Imaginez un petit peu que le 1er mai on commence les discours en disant : « C’est la crise et nous devons reconnaître que c’est de notre faute nous les travailleurs ou bien nous les banquiers, etc. » Ce serait amusant mais au lieu de cela l’attitude courante est de dire que si cela ne va pas c’est à cause des autres… Nous, nous commençons par dire « Seigneur prends pitié de nous pécheurs ». C’est donc que nous vivons déjà cet évangile que Jésus commence à proclamer. Cela a bien marché, il a commencé sa prédication en disant : « Convertissez-vous… » et nous qui nous rassemblons en son nom nous commençons la messe en disant : « Convertis-nous… ».
Qu’est-ce que cela veut dire se convertir ? La racine hébraïque d’où vient le mot indique un changement de route, une sorte de retournement.
Il y a donc deux mouvements : d’abord se détourner du chemin qu’on prenait avant, faire un choix différent du choix que l’on avait fait ; et dans la foulée — c’est le deuxième point — s’orienter vers autre chose. En l’occurrence s’orienter vers le Règne de Dieu qui est tout proche, vers l’amour du Père qui nous appelle et qui change nos vies.
Comment va t-on faire cela, se détourner, faire un choix différent du premier choix ? Il faut d’abord examiner un peu nos attraits spontanés, parce que ce n’est pas parce qu’ils sont spontanés qu’ils sont bons.
Remarquez, il y en a qui ont un bon fond et qui ont l’impression qu’il leur suffit de suivre leur réaction spontanée. Ce sont des personnes qui d’emblée sont généreuses, accueillantes, bienveillantes… Mais même ceux qui ont un bon fond sont parfois victimes d’un certain aveuglement sur eux-mêmes ou d’intentions cachées. Cela apparaît lors des contrariétés, quand l’amour propre est blessé ; alors ils voient bien que les intentions qui les conduisaient n’étaient pas aussi généreuses qu’ils l’imaginaient. Qu’ils demandent donc au Seigneur sa lumière.
Il y en a d’autres qui partent avec beaucoup de longueurs de retard — rappelez-vous cet exemple du prêtre bougon et colérique dont je vous parlais il y a quinze jours —, plein d’autres qui ne sont pas gâtés par la nature au niveau du cœur. Spontanément par exemple ils jugent durement les autres ou bien ils sont obnubilés par la jouissance ou par le pouvoir qu’ils peuvent exercer autour d’eux, ou bien ils mettent leur vie dans leur tête plutôt que dans leur cœur et ils ne risquent jamais d’aimer. Eux voient peut-être d’avantage qu’ils ont une conversion à vivre ! Eh bien qu’ils ne se découragent jamais de chercher à prendre un autre chemin.

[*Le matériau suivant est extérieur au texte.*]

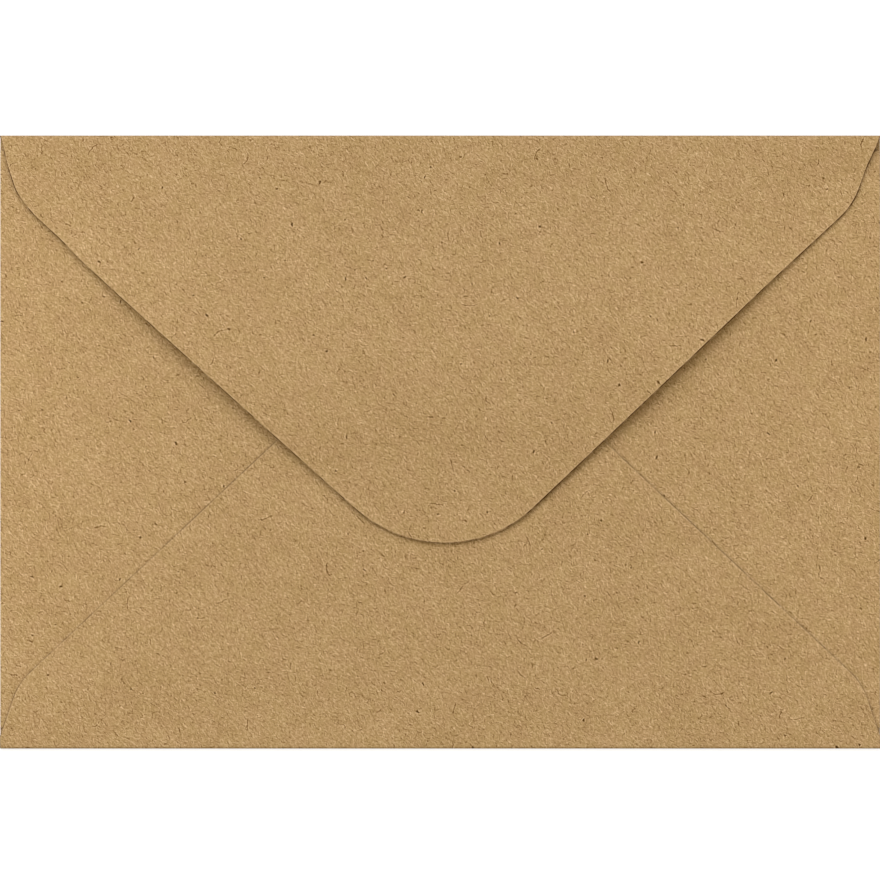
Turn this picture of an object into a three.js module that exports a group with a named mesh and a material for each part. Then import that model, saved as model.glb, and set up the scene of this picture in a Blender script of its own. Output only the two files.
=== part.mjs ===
// A kraft paper envelope, closed, lying on its address side with its back up.
// Millimetres, +Z up. X runs along the width, and +Y points to the fold of the seal flap.
// The origin is the middle of the sheet's footprint, on the surface that it lies on.
import * as THREE from 'three';

// Driving dimensions

// The folded sheet
const ENVELOPE_WIDTH = 162;
const ENVELOPE_HEIGHT = 112.8;
const PAPER_THICKNESS = 0.16;

// Clear heights between the layers, and the films of adhesive
const POCKET_GAP = 0.3;
const SEAM_GLUE_THICKNESS = 0.06;
const FLAP_REST_GAP = 0.3;
const GUM_THICKNESS = 0.05;

// Seal flap, measured from the top fold and from the envelope's side edges
const SEAL_SHOULDER_DEPTH = 12.8;
const SEAL_SHOULDER_INSET = 4.35;
const SEAL_SHOULDER_RADIUS = 14;
const SEAL_POINT_DEPTH = 83.8;
const SEAL_TIP_RADIUS = 24.3;

// Bottom flap, measured from the bottom fold and from the envelope's side edges
const BOTTOM_CORNER_RISE = 2.4;
const BOTTOM_SHOULDER_DEPTH = 12.1;
const BOTTOM_SHOULDER_INSET = 3.3;
const BOTTOM_SHOULDER_RADIUS = 12;
const BOTTOM_POINT_DEPTH = 85;
const BOTTOM_TIP_RADIUS = 20;

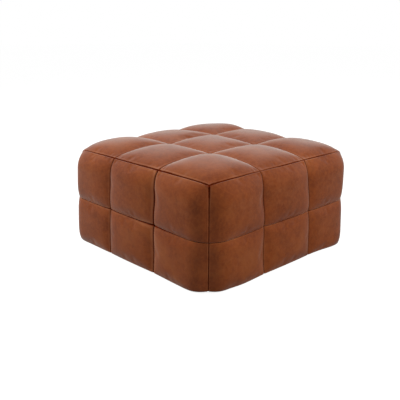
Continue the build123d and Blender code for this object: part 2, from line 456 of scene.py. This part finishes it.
def cover_squares():
    """Name of the panel, column, row and shape of every square of the cover."""
    squares = []
    for row in range(3):
        for column in range(3):
            squares.append(("top", column, row, partial(top_square, column, row)))
    for quarter, side in enumerate(side_names):
        for row in range(2):
            for column in range(3):
                squares.append((side, column, row, partial(turned_square, quarter, column, row)))
    return squares


def turned_square(quarter, column, row, u, v):
    """Square of one of the four sides."""
    return nudged(turned(side_square(column, row, u, v), quarter))


def spread(shares):
    """Grids of shares across and up a square."""
    return np.meshgrid(shares, shares, indexing="ij")


def grid_faces(shape, start=0):
    """Four-sided faces of a grid of points."""
    index = start + np.arange(shape[0] * shape[1]).reshape(shape)
    corners = [index[:-1, :-1], index[1:, :-1], index[1:, 1:], index[:-1, 1:]]
    return np.stack(corners, -1).reshape(-1, 4)


def block_faces(shape, start=0):
    """Faces of a closed block between a front grid and a back grid."""
    size = shape[0] * shape[1]
    index = start + np.arange(size).reshape(shape)
    ring = np.concatenate([index[:-1, 0], index[-1, :-1], index[:0:-1, -1], index[0, :0:-1]])
    following = np.roll(ring, -1)
    walls = np.stack([ring, ring + size, following + size, following], -1)
    front = grid_faces(shape, start)
    return np.concatenate([front, front[:, ::-1] + size, walls])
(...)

C’est une conversion des actes que nous devons vivre, et plus profondément c’est une conversion du cœur. Il s’agit d’éduquer notre capacité à désirer. Dieu nous a donné une capacité à désirer, à désirer ardemment. C’est un don de Dieu pour pouvoir aimerq pour pouvoir lui donner notre cœur, pour pouvoir nous aimer les uns les autres. Il faut éduquer cette capacité de désirer.
A première vue quand on parle de l’amour de Dieu, çà semble être une notion un peu théorique… Je vous dis que Dieu nous aime et vous vous dites : j’écoute cela tous les dimanches ! Cela paraît un peu abstrait mais lorsque qu’on convertit son cœur, qu’on le laisse fondre devant Dieu plutôt que de l’occuper à mille choses, alors l’amour de Dieu devient une lumière et une joie dans nos vies.
La conversion c’est une bonne nouvelle, la conversion c’est une joie car c’est une libération, une nouvelle disponibilité pour faire ce pour quoi nous sommes faits, ce qui nous correspond vraiment : aimer en nous donnant nous-mêmes, en faisant reculer la quête égoïste de nos intérêts, en vivant une vraie ouverture de soi à l’autre, cette ouverture que l’on voit à l’œuvre dans la Trinité où ni le Père, ni le Fils, ne retiennent rien dans le partage d’eux-mêmes l’un à l’autre qu’est l’Esprit Saint.
Que le Seigneur nous donne de rechercher une vie plus belle, une vie plus lumineuse et de la lui demander, car c’est lui qui détient le secret de cette lumière intérieure.
Tout à l’heure, avec les enfants de la catéchèse des saints, nous allons découvrir la prière du cœur avec l’histoire du « Pèlerin russe ». Je me dis d’ailleurs qu’on pourrait avec les parents faire quelque chose autour de l’expérience intérieure de cet homme. C’est si beau d’apprendre à demeurer avec Dieu, de convertir son cœur à la présence de Dieu qui est là avec nous à chaque instant et pouvoir en vivre en dépit de toutes les distractions qui nous assaillent, de toutes les tristesses tapies dans notre cœur.